Write each line word for word, from the line that contains "Write the build123d" through the last line of the material below.
= = =
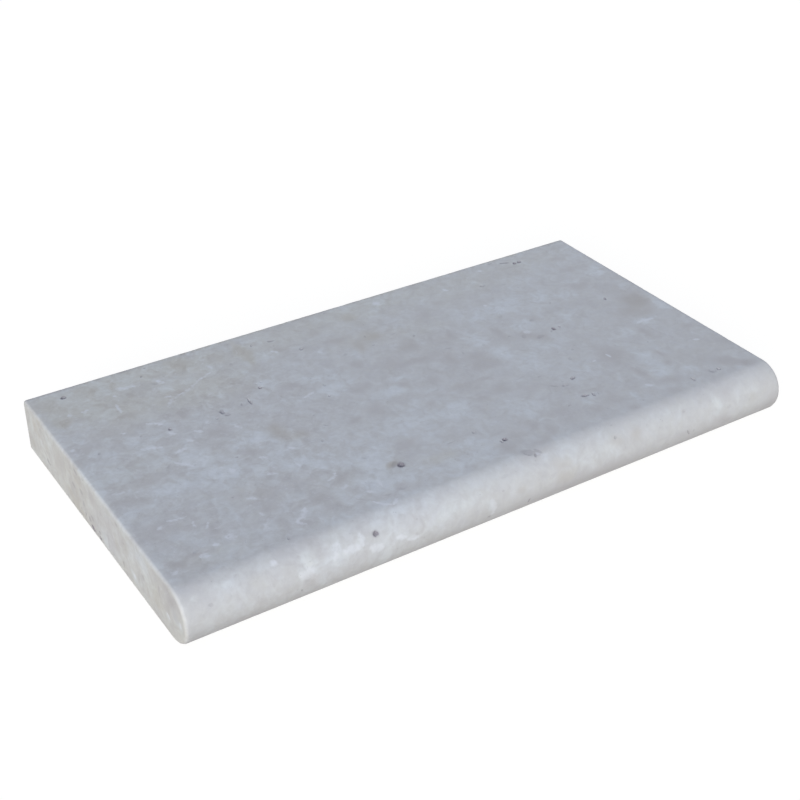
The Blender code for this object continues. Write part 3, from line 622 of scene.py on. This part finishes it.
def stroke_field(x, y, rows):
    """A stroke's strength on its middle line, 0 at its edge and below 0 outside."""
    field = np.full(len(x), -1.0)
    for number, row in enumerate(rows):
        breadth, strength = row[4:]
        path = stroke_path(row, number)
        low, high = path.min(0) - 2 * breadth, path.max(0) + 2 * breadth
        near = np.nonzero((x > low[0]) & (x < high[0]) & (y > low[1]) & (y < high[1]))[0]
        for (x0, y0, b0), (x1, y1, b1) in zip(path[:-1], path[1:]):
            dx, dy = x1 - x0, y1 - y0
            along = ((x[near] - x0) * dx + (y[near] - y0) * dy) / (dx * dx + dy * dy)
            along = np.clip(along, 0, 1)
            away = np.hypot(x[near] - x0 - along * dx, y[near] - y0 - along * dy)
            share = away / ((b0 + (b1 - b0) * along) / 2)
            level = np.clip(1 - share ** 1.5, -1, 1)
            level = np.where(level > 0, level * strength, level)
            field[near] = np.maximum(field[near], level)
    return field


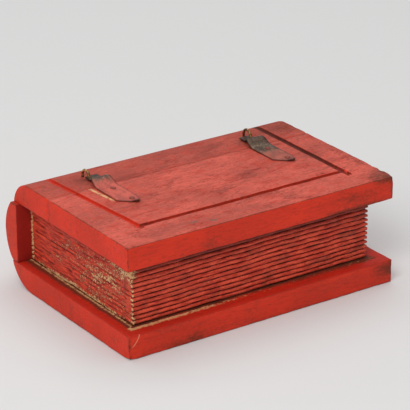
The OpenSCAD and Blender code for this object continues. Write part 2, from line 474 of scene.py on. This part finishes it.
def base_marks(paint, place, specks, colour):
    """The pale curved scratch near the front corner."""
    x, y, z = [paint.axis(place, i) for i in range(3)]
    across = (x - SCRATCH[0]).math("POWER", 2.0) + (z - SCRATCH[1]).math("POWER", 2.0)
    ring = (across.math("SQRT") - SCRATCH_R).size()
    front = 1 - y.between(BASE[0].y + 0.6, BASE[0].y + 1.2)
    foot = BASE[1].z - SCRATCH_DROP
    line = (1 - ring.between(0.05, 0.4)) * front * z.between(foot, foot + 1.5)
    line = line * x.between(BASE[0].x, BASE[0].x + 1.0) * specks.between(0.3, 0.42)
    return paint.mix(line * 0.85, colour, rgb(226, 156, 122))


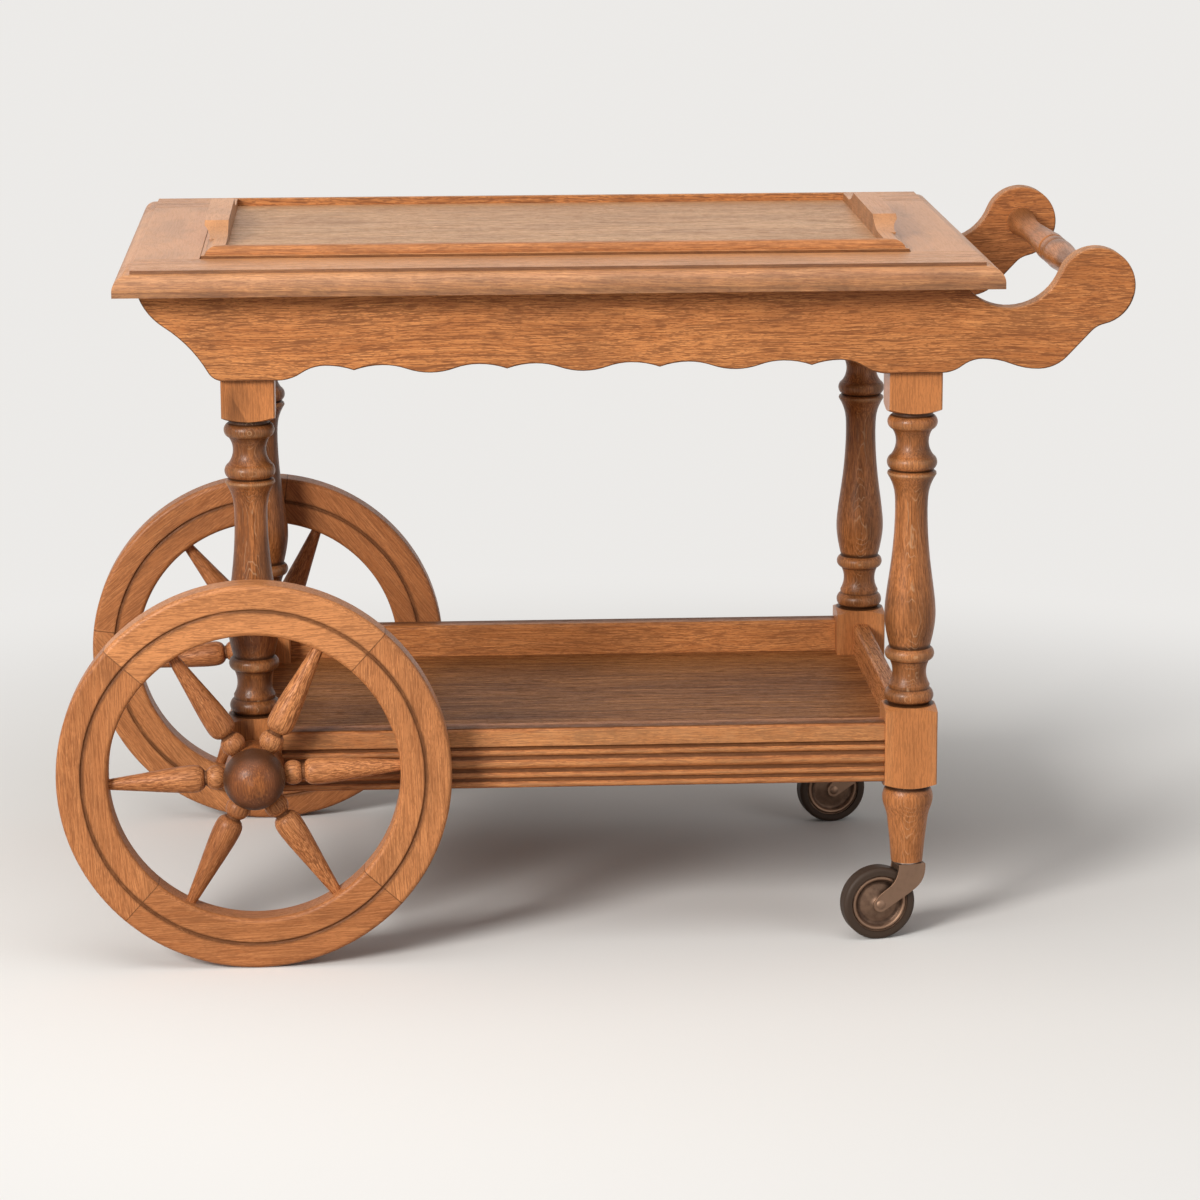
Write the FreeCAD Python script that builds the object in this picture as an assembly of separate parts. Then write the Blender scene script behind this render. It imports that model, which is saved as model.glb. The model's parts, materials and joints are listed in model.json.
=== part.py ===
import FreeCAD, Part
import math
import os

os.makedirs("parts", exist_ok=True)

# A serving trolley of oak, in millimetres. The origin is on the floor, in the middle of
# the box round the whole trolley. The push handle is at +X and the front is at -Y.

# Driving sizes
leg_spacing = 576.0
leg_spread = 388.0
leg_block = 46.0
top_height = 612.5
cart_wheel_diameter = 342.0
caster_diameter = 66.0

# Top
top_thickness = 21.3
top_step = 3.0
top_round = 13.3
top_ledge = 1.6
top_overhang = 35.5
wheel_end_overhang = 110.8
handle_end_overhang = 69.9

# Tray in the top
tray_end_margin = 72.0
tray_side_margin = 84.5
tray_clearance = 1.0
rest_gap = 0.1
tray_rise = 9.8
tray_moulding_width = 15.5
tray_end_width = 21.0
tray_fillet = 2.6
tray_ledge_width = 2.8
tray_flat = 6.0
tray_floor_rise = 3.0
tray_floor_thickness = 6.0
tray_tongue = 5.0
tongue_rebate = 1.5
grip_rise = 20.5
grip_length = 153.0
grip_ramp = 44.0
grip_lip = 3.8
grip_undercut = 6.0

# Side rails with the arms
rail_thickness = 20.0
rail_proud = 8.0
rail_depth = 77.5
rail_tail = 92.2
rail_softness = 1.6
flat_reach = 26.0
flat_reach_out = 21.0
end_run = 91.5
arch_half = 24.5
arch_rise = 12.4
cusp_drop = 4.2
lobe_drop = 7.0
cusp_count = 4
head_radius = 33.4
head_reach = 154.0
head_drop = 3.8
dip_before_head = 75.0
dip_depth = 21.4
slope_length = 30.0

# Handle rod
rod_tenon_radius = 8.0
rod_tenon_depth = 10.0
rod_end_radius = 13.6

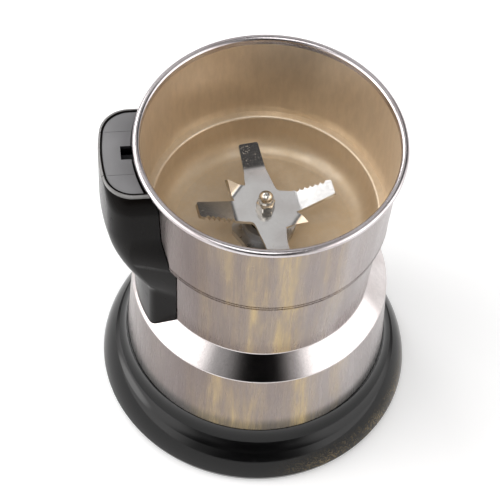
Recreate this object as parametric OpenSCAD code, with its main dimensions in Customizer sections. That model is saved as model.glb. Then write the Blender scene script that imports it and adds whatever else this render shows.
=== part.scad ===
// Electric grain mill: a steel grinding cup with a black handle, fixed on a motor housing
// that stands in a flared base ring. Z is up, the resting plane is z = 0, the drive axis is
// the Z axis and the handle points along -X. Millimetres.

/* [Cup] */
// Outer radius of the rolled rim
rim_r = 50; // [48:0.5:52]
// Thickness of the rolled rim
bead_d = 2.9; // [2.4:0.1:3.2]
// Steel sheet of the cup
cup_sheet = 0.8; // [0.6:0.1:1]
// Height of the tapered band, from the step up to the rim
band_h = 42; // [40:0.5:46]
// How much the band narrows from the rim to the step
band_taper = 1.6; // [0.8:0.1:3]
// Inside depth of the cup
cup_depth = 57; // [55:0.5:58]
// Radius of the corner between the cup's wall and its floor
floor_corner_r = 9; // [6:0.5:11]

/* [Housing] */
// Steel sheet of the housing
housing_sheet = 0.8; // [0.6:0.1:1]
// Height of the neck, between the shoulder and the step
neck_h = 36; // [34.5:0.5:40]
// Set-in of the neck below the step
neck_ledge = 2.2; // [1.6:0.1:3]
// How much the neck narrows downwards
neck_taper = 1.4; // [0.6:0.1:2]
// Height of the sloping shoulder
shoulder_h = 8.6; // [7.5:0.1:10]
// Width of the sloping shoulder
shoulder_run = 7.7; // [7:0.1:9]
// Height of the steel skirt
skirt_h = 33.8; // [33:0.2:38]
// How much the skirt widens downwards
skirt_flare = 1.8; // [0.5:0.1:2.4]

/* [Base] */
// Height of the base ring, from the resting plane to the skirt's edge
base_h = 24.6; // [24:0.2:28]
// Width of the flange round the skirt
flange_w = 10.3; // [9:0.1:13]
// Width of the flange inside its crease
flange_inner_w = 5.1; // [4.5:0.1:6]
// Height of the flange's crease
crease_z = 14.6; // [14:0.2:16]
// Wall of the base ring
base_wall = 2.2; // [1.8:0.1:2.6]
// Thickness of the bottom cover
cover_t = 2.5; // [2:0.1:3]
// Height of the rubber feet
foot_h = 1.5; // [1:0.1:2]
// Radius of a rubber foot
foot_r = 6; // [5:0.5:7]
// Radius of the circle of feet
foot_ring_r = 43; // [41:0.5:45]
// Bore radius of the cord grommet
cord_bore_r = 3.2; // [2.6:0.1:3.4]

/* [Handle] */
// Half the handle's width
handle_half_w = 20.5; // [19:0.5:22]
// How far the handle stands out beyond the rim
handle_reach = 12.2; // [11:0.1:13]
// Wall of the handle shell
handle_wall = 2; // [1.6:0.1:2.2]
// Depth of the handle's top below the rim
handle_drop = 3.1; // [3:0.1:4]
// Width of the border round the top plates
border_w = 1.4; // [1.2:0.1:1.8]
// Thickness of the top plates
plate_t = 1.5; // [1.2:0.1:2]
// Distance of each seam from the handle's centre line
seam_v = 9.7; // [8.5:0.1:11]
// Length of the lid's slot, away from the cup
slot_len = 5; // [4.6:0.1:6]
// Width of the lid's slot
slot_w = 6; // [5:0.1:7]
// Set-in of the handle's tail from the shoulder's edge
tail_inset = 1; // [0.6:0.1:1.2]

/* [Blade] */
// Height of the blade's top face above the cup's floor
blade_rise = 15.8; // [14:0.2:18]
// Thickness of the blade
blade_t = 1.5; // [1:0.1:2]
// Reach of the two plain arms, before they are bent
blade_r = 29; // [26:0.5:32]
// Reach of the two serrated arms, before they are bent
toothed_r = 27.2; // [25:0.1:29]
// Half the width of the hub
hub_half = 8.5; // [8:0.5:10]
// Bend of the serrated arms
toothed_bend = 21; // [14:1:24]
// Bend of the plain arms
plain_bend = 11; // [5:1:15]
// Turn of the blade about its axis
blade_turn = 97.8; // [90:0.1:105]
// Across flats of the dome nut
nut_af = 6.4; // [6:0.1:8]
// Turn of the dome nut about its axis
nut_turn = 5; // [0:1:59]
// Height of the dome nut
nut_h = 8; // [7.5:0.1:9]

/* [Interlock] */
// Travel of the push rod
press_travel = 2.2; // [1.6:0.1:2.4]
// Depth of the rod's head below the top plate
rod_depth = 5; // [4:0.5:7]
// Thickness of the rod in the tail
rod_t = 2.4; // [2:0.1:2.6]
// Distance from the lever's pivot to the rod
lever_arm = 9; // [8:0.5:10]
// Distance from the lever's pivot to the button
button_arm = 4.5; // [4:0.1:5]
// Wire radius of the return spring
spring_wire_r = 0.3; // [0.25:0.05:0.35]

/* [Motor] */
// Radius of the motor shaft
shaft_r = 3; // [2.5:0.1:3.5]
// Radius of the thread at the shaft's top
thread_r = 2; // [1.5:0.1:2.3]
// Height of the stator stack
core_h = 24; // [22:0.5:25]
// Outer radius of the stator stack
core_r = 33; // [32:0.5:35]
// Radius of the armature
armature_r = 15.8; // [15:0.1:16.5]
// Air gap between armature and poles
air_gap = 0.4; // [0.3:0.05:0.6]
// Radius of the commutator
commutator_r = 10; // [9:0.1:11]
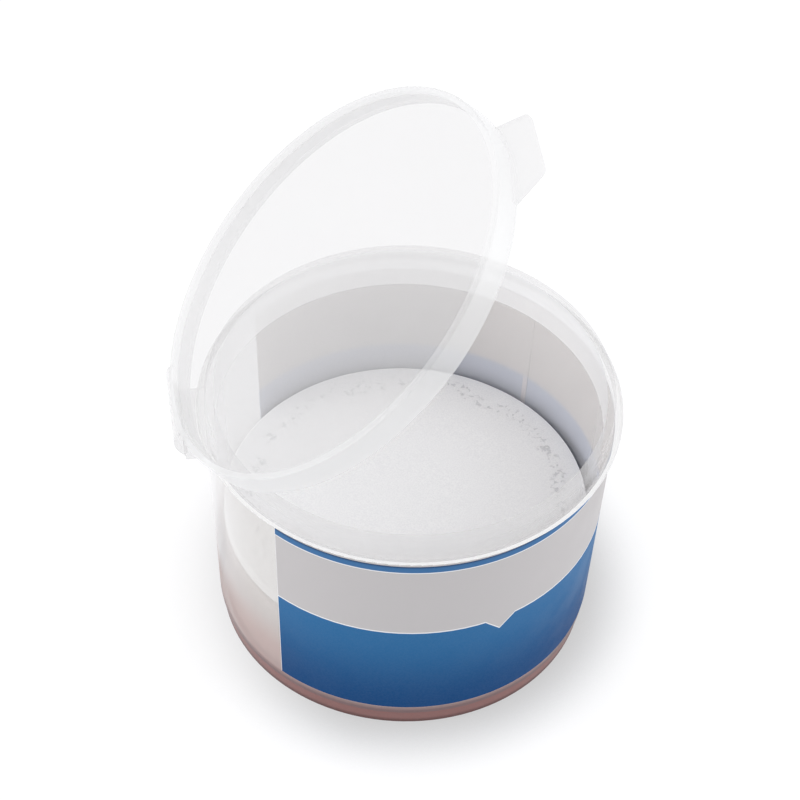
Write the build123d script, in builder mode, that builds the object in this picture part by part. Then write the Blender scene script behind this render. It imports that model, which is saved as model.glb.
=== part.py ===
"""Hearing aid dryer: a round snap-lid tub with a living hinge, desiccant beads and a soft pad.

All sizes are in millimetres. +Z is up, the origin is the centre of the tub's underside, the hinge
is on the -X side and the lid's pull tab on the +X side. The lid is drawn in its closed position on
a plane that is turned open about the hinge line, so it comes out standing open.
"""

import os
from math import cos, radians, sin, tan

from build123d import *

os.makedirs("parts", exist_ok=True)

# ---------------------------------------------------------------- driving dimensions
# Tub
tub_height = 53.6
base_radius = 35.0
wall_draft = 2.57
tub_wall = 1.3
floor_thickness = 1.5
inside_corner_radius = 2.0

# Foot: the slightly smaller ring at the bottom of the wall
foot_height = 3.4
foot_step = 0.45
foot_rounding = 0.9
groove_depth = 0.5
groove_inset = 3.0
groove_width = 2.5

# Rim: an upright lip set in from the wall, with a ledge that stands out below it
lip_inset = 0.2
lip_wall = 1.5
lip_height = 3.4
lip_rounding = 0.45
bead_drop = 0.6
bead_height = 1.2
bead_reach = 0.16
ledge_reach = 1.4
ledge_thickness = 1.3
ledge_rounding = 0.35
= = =
• [EXERCISE OUTPUT]
Write the build123d script, in builder mode, that builds the object in this picture part by part. Then write the Blender scene script behind this render. It imports that model, which is saved as model.glb.
=== part.py ===
"""Hearing aid dryer: a round snap-lid tub with a living hinge, desiccant beads and a soft pad.

All sizes are in millimetres. +Z is up, the origin is the centre of the tub's underside, the hinge
is on the -X side and the lid's pull tab on the +X side. The lid is drawn in its closed position on
a plane that is turned open about the hinge line, so it comes out standing open.
"""

import os
from math import cos, radians, sin, tan

from build123d import *

os.makedirs("parts", exist_ok=True)

# ---------------------------------------------------------------- driving dimensions
# Tub
tub_height = 53.6
base_radius = 35.0
wall_draft = 2.57
tub_wall = 1.3
floor_thickness = 1.5
inside_corner_radius = 2.0

# Foot: the slightly smaller ring at the bottom of the wall
foot_height = 3.4
foot_step = 0.45
foot_rounding = 0.9
groove_depth = 0.5
groove_inset = 3.0
groove_width = 2.5

# Rim: an upright lip set in from the wall, with a ledge that stands out below it
lip_inset = 0.2
lip_wall = 1.5
lip_height = 3.4
lip_rounding = 0.45
bead_drop = 0.6
bead_height = 1.2
bead_reach = 0.16
ledge_reach = 1.4
ledge_thickness = 1.3
ledge_rounding = 0.35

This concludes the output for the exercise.